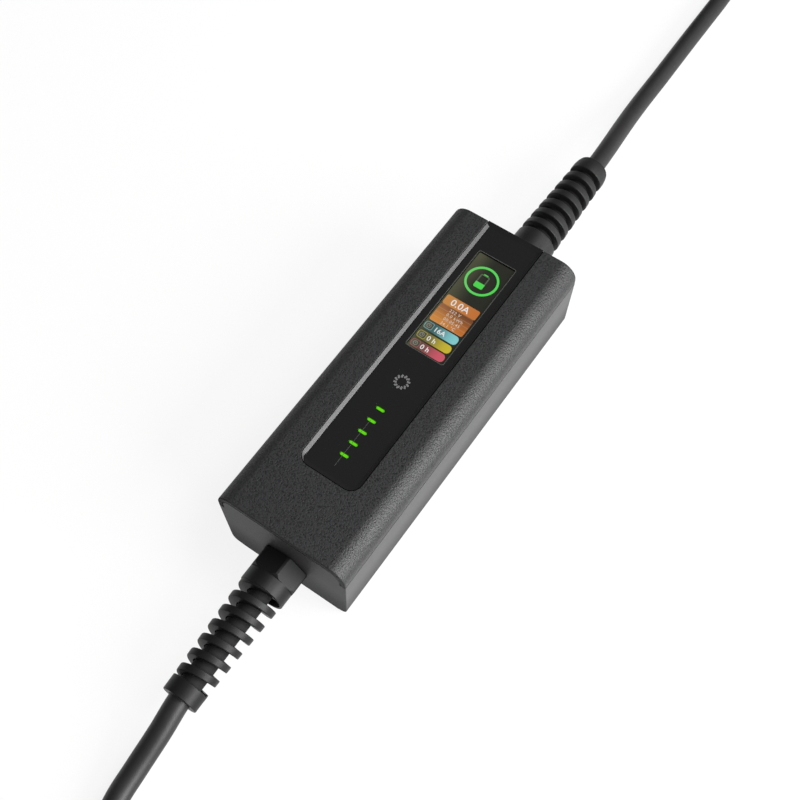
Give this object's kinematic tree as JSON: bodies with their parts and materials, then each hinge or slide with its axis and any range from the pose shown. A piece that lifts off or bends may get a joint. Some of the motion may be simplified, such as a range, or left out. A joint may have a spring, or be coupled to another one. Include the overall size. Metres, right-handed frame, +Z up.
{
  "type": "portable ev charger",
  "caption": "Black in-cable control box with a colour display and light bars, an output cable in a spiral strain relief at one end and a mains lead at the other.",
  "frame": {"origin": "centre of the control box's underside", "axes": "+Y along the box towards the mains lead, +X across it, +Z up through the display"},
  "size_m": [0.125, 1.2047, 0.061],
  "materials": {
    "base": "smooth satin black",
    "cover": "fine grained black",
    "panel": "glossy black",
    "bezel": "bright satin",
    "screen": "dark display face",
    "lit_green": "lit",
    "lit_orange": "lit",
    "lit_amber": "lit",
    "lit_blue": "lit",
    "lit_yellow": "lit",
    "lit_red": "lit",
    "mark_print": "printed",
    "light_pipe": "lit",
    "circuit_board": "solder mask",
    "touch_spring": "plain",
    "relay_case": "moulded",
    "supply_case": "moulded",
    "capacitor_sleeve": "shrunk sleeve",
    "sensor_case": "moulded",
    "terminal_block": "moulded",
    "wire_brown": "insulation",
    "wire_blue": "insulation",
    "wire_earth": "insulation",
    "nylon": "satin moulded",
    "seal_rubber": "matte",
    "boot": "satin moulded",
    "jacket": "satin",
    "strap": "woven",
    "connector_nylon": "satin moulded",
    "contact_block": "moulded",
    "grip": "fine grained",
    "nickel": "nickel plated",
    "screw_steel": "plain"
  },
  "bodies": {
    "root": {"base_tub": "base", "capacitor": "capacitor_sleeve", "case_screw_1": "screw_steel", "case_screw_2": "screw_steel", "case_screw_3": "screw_steel", "case_screw_4": "screw_steel", "charge_bar_1": "light_pipe", "charge_bar_2": "light_pipe", "charge_bar_3": "light_pipe", "charge_bar_4": "light_pipe", "charge_bar_5": "light_pipe", "connector_barrel": "connector_nylon", "connector_contact_block": "contact_block", "connector_dust_cap": "seal_rubber", "connector_grip_left": "grip", "connector_grip_right": "grip", "connector_strain_relief": "seal_rubber", "cover": "cover", "display_battery": "lit_green", "display_board": "circuit_board", "display_current_bar": "lit_blue", "display_delay_bar": "lit_yellow", "display_gauge_ring": "lit_green", "display_header": "lit_orange", "display_module": "screen", "display_readout": "lit_amber", "display_timer_bar": "lit_red", "fault_current_sensor": "sensor_case", "front_panel": "panel", "gland_locknut": "nylon", "gland_seal": "seal_rubber", "gland_spigot": "nylon", "hank_tie_left": "strap", "hank_tie_right": "strap", "main_board": "circuit_board", "mains_lead": "jacket", "output_cable": "jacket", "output_cable_hank": "jacket", "output_cable_tail": "jacket", "output_terminals": "terminal_block", "output_wire_1": "wire_brown", "output_wire_2": "wire_earth", "output_wire_3": "wire_blue", "panel_bezel": "bezel", "plug_body": "grip", "plug_earth_bottom": "nickel", "plug_earth_top": "nickel", "plug_pin_left": "nickel", "plug_pin_right": "nickel", "power_supply": "supply_case", "relay_1": "relay_case", "relay_2": "relay_case", "ribbed_strain_relief": "boot", "spiral_strain_relief": "nylon", "supply_terminals": "terminal_block", "supply_wire_1": "wire_brown", "supply_wire_2": "wire_earth", "supply_wire_3": "wire_blue", "touch_mark": "mark_print", "touch_sensor": "touch_spring"}
  },
  "joints": []
}
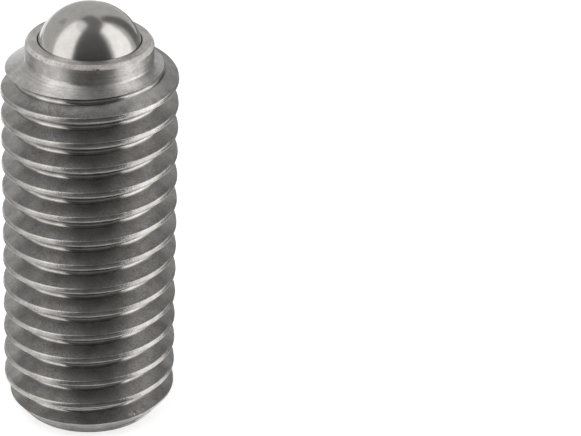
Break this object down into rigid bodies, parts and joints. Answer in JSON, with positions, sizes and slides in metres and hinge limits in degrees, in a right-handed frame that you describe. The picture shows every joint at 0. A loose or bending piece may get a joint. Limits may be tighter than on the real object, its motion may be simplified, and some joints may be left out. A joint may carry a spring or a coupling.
{
  "type": "spring plunger",
  "caption": "Threaded steel sleeve with a hexagon socket in one end and a spring-loaded steel ball held by a rolled rim in the other.",
  "frame": {"origin": "centre of the flat end face round the hexagon socket, which the plunger stands on", "axes": "+Z along the thread's axis towards the ball; the thread's crest crosses the +X side 1.29 mm above the end face"},
  "size_m": [0.0098, 0.0098, 0.025],
  "materials": {
    "sleeve_steel": "turned stainless steel with a satin, slightly mottled surface",
    "spring_steel": "drawn spring wire",
    "ball_steel": "hardened steel, polished to a mirror"
  },
  "bodies": {
    "sleeve": {"threaded_sleeve": "sleeve_steel"},
    "spring_end": {"spring": "spring_steel"},
    "ball": {"ball": "ball_steel"}
  },
  "joints": [
    {"name": "ball_press", "type": "slide", "parent": "sleeve", "child": "spring_end", "axis": [0, 0, -1], "range_m": [0, 0.002], "stiffness_N_per_m": 7300, "springref_m": -0.0026, "deforming": ["spring"]},
    {"name": "ball_roll", "type": "hinge", "parent": "spring_end", "child": "ball", "pos_m": [0, 0, 0.02208], "axis": [1, 0, 0], "continuous": true}
  ]
}
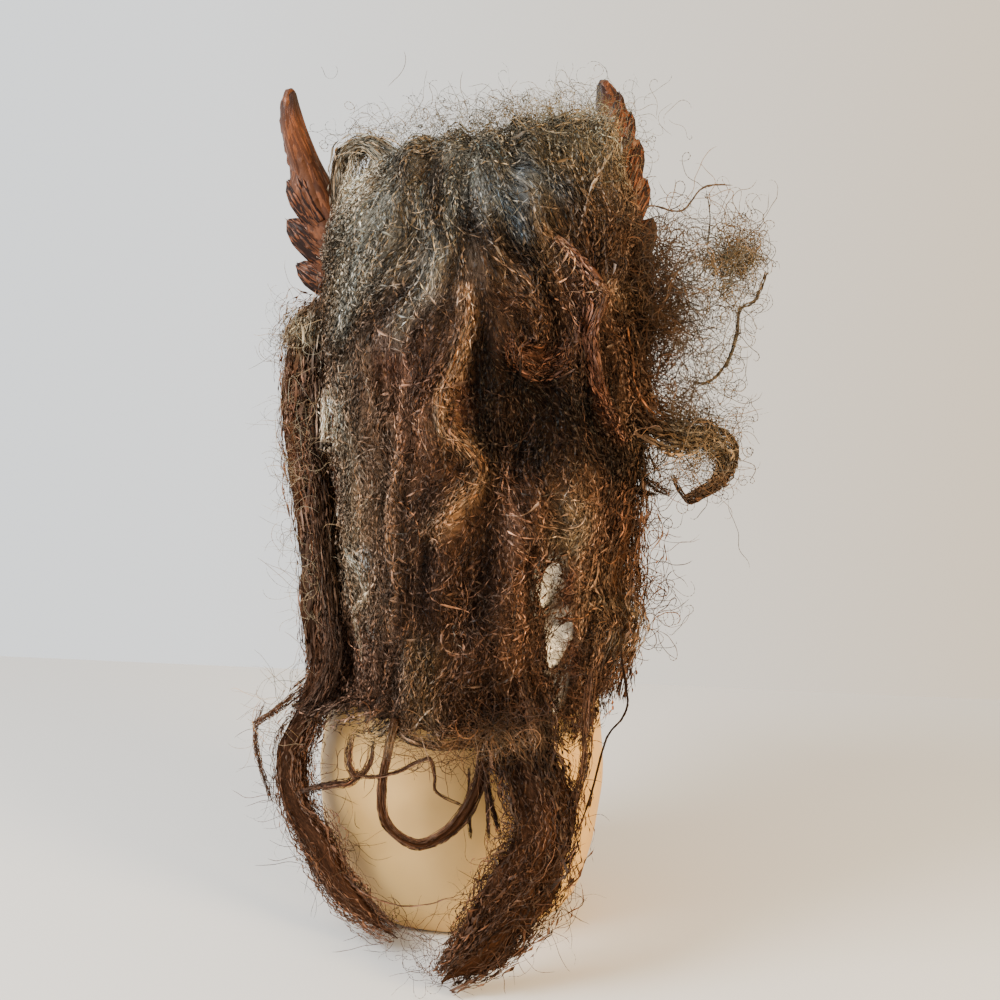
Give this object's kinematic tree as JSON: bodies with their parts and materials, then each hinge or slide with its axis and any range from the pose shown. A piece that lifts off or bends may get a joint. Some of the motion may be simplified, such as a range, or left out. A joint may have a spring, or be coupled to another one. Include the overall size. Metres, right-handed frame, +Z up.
{
  "type": "mask",
  "caption": "Wolf-man mask with upright fur-tufted ears, a snarling snout and long tangled brown hair, worn on a smooth cream display head.",
  "frame": {"origin": "centre of the display head's flat round foot, on the table", "axes": "+Z up through the head; the face looks along -Y and the long hair hangs on the +Y side, which the picture shows; +X is to the left of the picture"},
  "size_m": [0.2328, 0.2837, 0.4287],
  "materials": {
    "head_foam": "smooth satin cream",
    "mask_rubber": "semi-gloss red-brown with a dark wash in the hollows",
    "strap_elastic": "matt woven cord",
    "hair": "crimped synthetic fibre, grey-olive at the crown, red-brown below"
  },
  "bodies": {
    "root": {"display_head": "head_foam", "mask_shell": "mask_rubber", "elastic_strap": "strap_elastic", "hair_curtain": "hair", "hair_lock_left": "hair", "hair_tail_right": "hair", "hair_side_right": "hair", "hair_curl_right": "hair", "hair_fold_left": "hair", "hair_loop": "hair"}
  },
  "joints": []
}
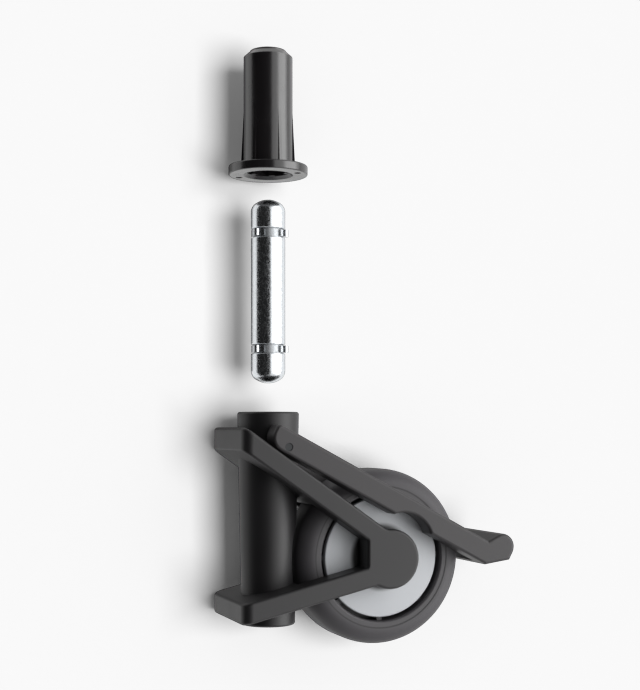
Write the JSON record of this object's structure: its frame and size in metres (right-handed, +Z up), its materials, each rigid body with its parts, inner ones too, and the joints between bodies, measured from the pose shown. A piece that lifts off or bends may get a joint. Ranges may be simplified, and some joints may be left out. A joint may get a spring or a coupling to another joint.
{
  "type": "furniture castor",
  "caption": "Swivel castor with a foot brake, shown taken apart on its axis: flanged leg socket, stem pin with spring rings, and a moulded frame with a soft-tread wheel.",
  "frame": {"origin": "centre of the flange's upper face, which meets the underside of the furniture", "axes": "+Z up along the swivel axis, +X towards the wheel, and Y along the axle"},
  "size_m": [0.0819, 0.0306, 0.1676],
  "materials": {
    "socket": "gloss",
    "steel": "bright zinc plate",
    "ring": "bright spring steel",
    "frame": "satin",
    "core": "satin",
    "tread": "matte",
    "disc": "satin"
  },
  "bodies": {
    "socket": {"socket": "socket"},
    "retaining_ring": {"upper_ring": "ring"},
    "pin": {"stem_pin": "steel", "lower_ring": "ring"},
    "castor": {"frame": "frame", "axle": "steel", "near_pivot_pin": "steel", "far_pivot_pin": "steel"},
    "wheel": {"wheel_core": "core", "tyre": "tread", "near_disc": "disc", "far_disc": "disc"},
    "brake": {"brake_lever": "frame"}
  },
  "joints": [
    {"name": "socket_slide", "type": "slide", "parent": "socket", "child": "retaining_ring", "axis": [0, 0, 1], "range_m": [0, 0.0325]},
    {"name": "swivel", "type": "hinge", "parent": "retaining_ring", "child": "pin", "pos_m": [0, 0, -0.03515], "axis": [0, 0, 1], "continuous": true},
    {"name": "tube_slide", "type": "slide", "parent": "pin", "child": "castor", "axis": [0, 0, 1], "range_m": [0, 0.0337]},
    {"name": "wheel_spin", "type": "hinge", "parent": "castor", "child": "wheel", "pos_m": [0.0314, 0, -0.1102], "axis": [0, 1, 0], "continuous": true},
    {"name": "brake_pivot", "type": "hinge", "parent": "castor", "child": "brake", "pos_m": [0.001, 0, -0.07874], "axis": [0, 1, 0], "range_deg": [0, 6.8]}
  ]
}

++++++++++++++++++++

> Exercise directions
Collect each line containing the string "rigid".

> The output
Break this object down into rigid bodies, parts and joints. Answer in JSON, with positions, sizes and slides in metres and hinge limits in degrees, in a right-handed frame that you describe. The picture shows every joint at 0. A loose or bending piece may get a joint. Limits may be tighter than on the real object, its motion may be simplified, and some joints may be left out. A joint may carry a spring or a coupling.
Write the JSON record of this object's structure: its frame and size in metres (right-handed, +Z up), its materials, each rigid body with its parts, inner ones too, and the joints between bodies, measured from the pose shown. A piece that lifts off or bends may get a joint. Ranges may be simplified, and some joints may be left out. A joint may get a spring or a coupling to another joint.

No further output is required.